EU離脱に向かう英国が揺れている。2016年(平成28年)6月に行われた国民投票は52対48という比率によって「EU離脱」というイギリス国民の意思が明らかになった。かなり拮抗した結果であるが、その方向に進むことが民主主義である。
しかし、いよいよ離脱の日を2019年3月29日に控え、英国政治の混乱が続いている。イギリス政府とEU(欧州連合)との離脱合意案が、1月15日の議会で否決された。
それも反対票432に対し賛成票202というダブルスコア以上の大差である。国民投票の結果とは正反対である。

イギリスはどこへ向かうのか?

離脱日が刻一刻と迫る中、その延期、または国民投票の再実施などという声も出始めている。メイ首相はいずれも否定しているが打開の道は見出せていない。離脱日の延期にはEU27か国の同意が必要であり、そう簡単に事は進みそうもない。
ならば国民投票の再実施か?しかしそれを認めるということは、投票時点で実は数々の問題が積み残されていたことを認めるということになる。そもそもの国民投票の存在自体を否定することにならないか。
一方で「別れる」と言われた側のEU各国も戸惑っている。東西ベルリンの壁が崩壊してからちょうど30年の2019年、ヨーロッパは予想外の事態に直面している。

県民投票に思わぬ局面が・・・

わが国ではこれから実施しようという「県民投票」に悩んでいる自治体がある。沖縄県だ。名護市辺野古への米軍新基地建設に向けて埋め立ての是非を問う「県民投票」は2月24日に予定されている。
しかし、ここでも思わぬ事態が起きた。沖縄・うるま・宜野湾・宮古島・石垣という5市が、県民投票への不参加を表明した。この5市の有権者数が沖縄県41市町村全体の3割余りというから事態は深刻だ。それだけの有権者が参加できないと県民投票の価値自体に関わる。

沖縄の基地問題その行方は?

法律によって県民投票への参加については市町村の裁量に任される。それに立脚した上での不参加判断であり、県民投票条例でも「投開票の事務は市町村が担う」と定められているため、「不参加」はその意味で正当な主張と言える。
ようやく県民投票の選択肢を一部で反発のあった「賛成」「反対」二者択一から、「どちらでもない」という新たな答を加えた三者択一で実施する方向で、全県での実施に向かい始めた。しかしそんな中、辺野古の埋め立て工事は日に日に進んでいる。
「国民投票」と同じく民主主義を具現化する手段の「県民投票」、賛成か反対かという答の以前に、意思表明の機会が失われる有権者が多数出かねなかった事態はやはり残念なことである。同時に今回の県民投票をめぐる沖縄県内の分断劇は、辺野古問題の深刻さをあらためて浮き彫りにもした。

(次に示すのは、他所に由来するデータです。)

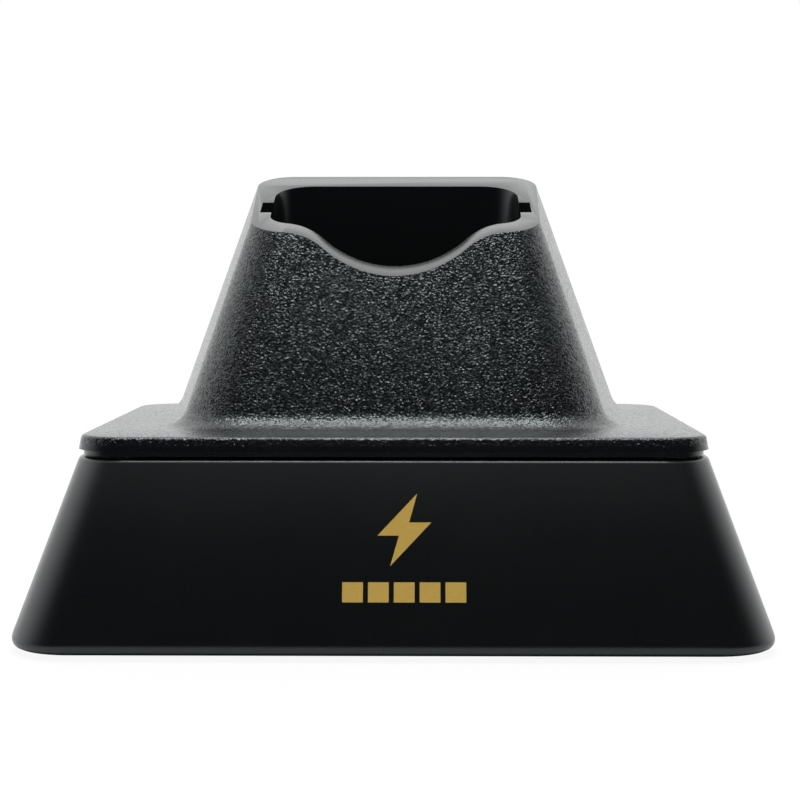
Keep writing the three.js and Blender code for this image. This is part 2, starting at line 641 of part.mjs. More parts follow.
const cornerNames = ['front_left', 'front_right', 'rear_right', 'rear_left'];
corners(FOOT.x, FOOT.y).forEach(([x, y], i) => {
  place(housings, `foot_${cornerNames[i]}`, foot(x, y), rubber);
});
corners(POST.x, POST.y).forEach(([x, y], i) => {
  place(housings, `cover_screw_${cornerNames[i]}`, screw(x, y, COVER_SCREW.face, COVER_SCREW),
    zincSteel);
});
cupScrewPlaces().forEach(([x, y], i) => {
  const face = CUP_SCREW.ear - CUP_SCREW.earThickness - GAP - WELL_SCREW.head;
  place(housings, `cup_screw_${cornerNames[i]}`, screw(x, y, face, WELL_SCREW), zincSteel);
});
ballastScrewPlaces().forEach(([x, y], i) => {
  const face = BALLAST.top + 0.2 + GAP + BALLAST_SCREW.head;
  place(housings, `ballast_screw_${['left', 'right'][i]}`, screw(x, y, face, BALLAST_SCREW),
    zincSteel);
});

['left', 'right'].forEach((side, i) => {
  const x = CONTACT.x * (i ? 1 : -1);
  place(contacts, `contact_sleeve_${side}`, contactSleeve(x), goldPlate);
  place(contacts, `contact_plunger_${side}`, contactPlunger(x), goldPlate);
  place(contacts, `contact_spring_${side}`, contactSpring(x), springSteel);
  place(contacts, `contact_wire_${side}`, contactWire(x), i ? wireRed : wireBlack);
  place(contacts, `block_screw_${side}`, screw(BLOCK.screwX * (i ? 1 : -1), WELL_MIDDLE,
    BLOCK.bottom - GAP - BLOCK_SCREW.head, BLOCK_SCREW), zincSteel);
});
place(contacts, 'contact_block', contactBlock(), naturalNylon);

place(electronics, 'circuit_board', circuitBoard(), boardGreen);
boardScrewPlaces().forEach(([x, y], i) => {
  place(electronics, `board_screw_${['left', 'right'][i]}`,
    screw(x, y, BOARD.top + GAP + BOARD_SCREW.head, BOARD_SCREW), zincSteel);
});
place(electronics, 'filter_capacitor', capacitor(), canSleeve);
place(electronics, 'charge_control_chip', chargeChip(), jackBlack);
place(electronics, 'rectifier_diode', rectifier(), jackBlack);

place(inlet, 'dc_jack_body', jackBody(), jackBlack);
place(inlet, 'dc_jack_pin', jackPin(), goldPlate);
place(inlet, 'dc_jack_leaf', jackLeaf(), springSteel);

export default group;
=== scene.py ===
import json
import math

import bpy
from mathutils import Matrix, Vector


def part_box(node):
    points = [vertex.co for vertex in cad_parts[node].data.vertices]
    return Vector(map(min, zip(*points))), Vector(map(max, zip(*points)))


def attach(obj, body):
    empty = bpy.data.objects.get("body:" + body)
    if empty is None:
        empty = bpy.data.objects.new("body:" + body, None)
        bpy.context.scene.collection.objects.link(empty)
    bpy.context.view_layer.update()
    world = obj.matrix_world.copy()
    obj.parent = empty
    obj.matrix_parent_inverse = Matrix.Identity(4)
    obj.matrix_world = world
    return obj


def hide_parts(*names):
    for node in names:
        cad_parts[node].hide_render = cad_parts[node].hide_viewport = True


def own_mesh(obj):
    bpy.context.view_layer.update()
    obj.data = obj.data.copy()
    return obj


bl_info = {
    "name": "Clipper Charging Stand",
    "version": (1, 0, 0),
    "blender": (4, 5, 0),
    "location": "View3D > Sidebar > Charging Stand",
    "description": "Models the mouldings, contacts, screws and finishes of a charging stand",
    "category": "Object",
}

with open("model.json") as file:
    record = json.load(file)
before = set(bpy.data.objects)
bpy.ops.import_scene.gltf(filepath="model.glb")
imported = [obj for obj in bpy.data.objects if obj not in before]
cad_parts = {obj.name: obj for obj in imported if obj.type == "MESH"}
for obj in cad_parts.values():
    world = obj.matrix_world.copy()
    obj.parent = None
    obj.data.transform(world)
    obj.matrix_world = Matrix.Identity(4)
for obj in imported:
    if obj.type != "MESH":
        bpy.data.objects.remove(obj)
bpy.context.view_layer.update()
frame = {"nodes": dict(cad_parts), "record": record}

MM = 0.001
CORNERS = ("front_left", "front_right", "rear_right", "rear_left")
SIDES = ("left", "right")
STAND = "stand"
CLOSE = 0.01 * MM
RING_STEP = 10 * MM              # see loft()


def millimetres(name, description, default):
    """A length property, stored in metres, with its default given in millimetres."""
    return bpy.props.FloatProperty(name=name, description=description, default=default * MM,
                                   unit="LENGTH", precision=5)


def colour(name, description, default):
    """A colour property. The default is an sRGB hex value."""
    return bpy.props.FloatVectorProperty(name=name, description=description, subtype="COLOR",
                                         size=3, min=0, max=1, default=linear(default))


def linear(hex_value):
    """The linear red, green and blue of an sRGB hex value such as 0x1c1e20."""
    shares = [((hex_value >> shift) & 255) / 255 for shift in (16, 8, 0)]
    return tuple(s / 12.92 if s <= 0.04045 else ((s + 0.055) / 1.055) ** 2.4 for s in shares)


class StandSizes(bpy.types.PropertyGroup):
    """Sizes of the mouldings that the frame's boxes don't give by themselves."""

    wall: millimetres("Wall", "Thickness of the moulded walls", 2.6)
    skirt_draft: bpy.props.FloatProperty(
        name="Skirt draft", description="Sideways run of the skirt for each unit of height",
        default=0.3507)
    skirt_corner_low: millimetres("Skirt corner, low", "Plan corner radius at the bottom", 10.5)
    skirt_corner_high: millimetres("Skirt corner, high", "Plan corner radius at the top", 8)
    skirt_edge: millimetres("Skirt bottom edge", "Rounding under the skirt", 2)
    skirt_top_edge: millimetres("Skirt top edge", "Rounding along the groove", 0.6)
    opening_width: millimetres("Opening half width", "Half width of the skirt's opening", 42.5)
    opening_depth: millimetres("Opening half depth", "Half depth of the skirt's opening", 31.5)
    plate_thickness: millimetres("Plate thickness", "Height of the flange plate's edge", 2.2)
    plate_flare: millimetres("Plate flare", "How much wider the plate is at its underside", 0.45)
    plate_corner: millimetres("Plate corner", "Plan corner radius of the plate", 7)
    plate_edge: millimetres("Plate edge", "Rounding of the plate's upper edge", 0.5)
    groove_depth: millimetres("Groove depth", "Depth of the groove under the plate", 0.75)
    tower_fillet: millimetres("Tower fillet", "Rounding where the tower meets the plate", 2.6)
    rim_lip: millimetres("Rim lip", "Rounding of the rim's edges", 0.45)
    mark_width: millimetres("Mark width", "Width of the printed mark on the front", 18.3)


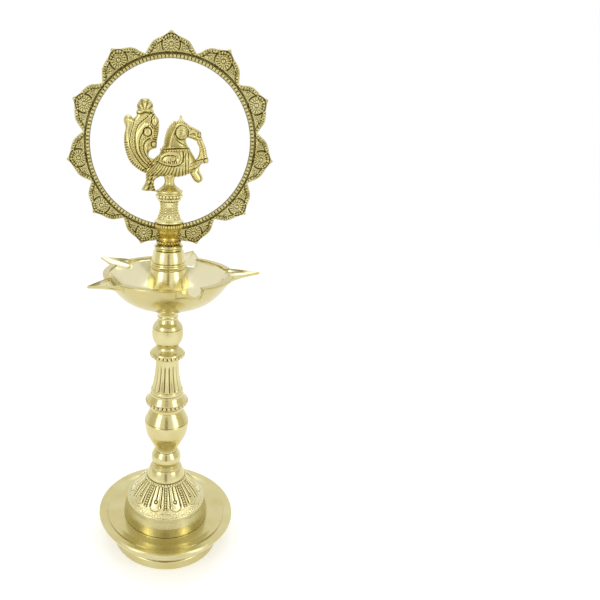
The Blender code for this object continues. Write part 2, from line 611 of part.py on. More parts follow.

国民投票を実施して国民の意思が示されたにもかかわらずその方向に歩めない国。
県民投票を実施しようとしても県民全員が参加できない可能性があった自治体。
2つのケースを目の当たりにして、「民主主義」を貫くことは本当にむずかしいものだと考え込んでしまう。それに向き合う私たち自身が真剣に考えなければ「民主主義」は守れない。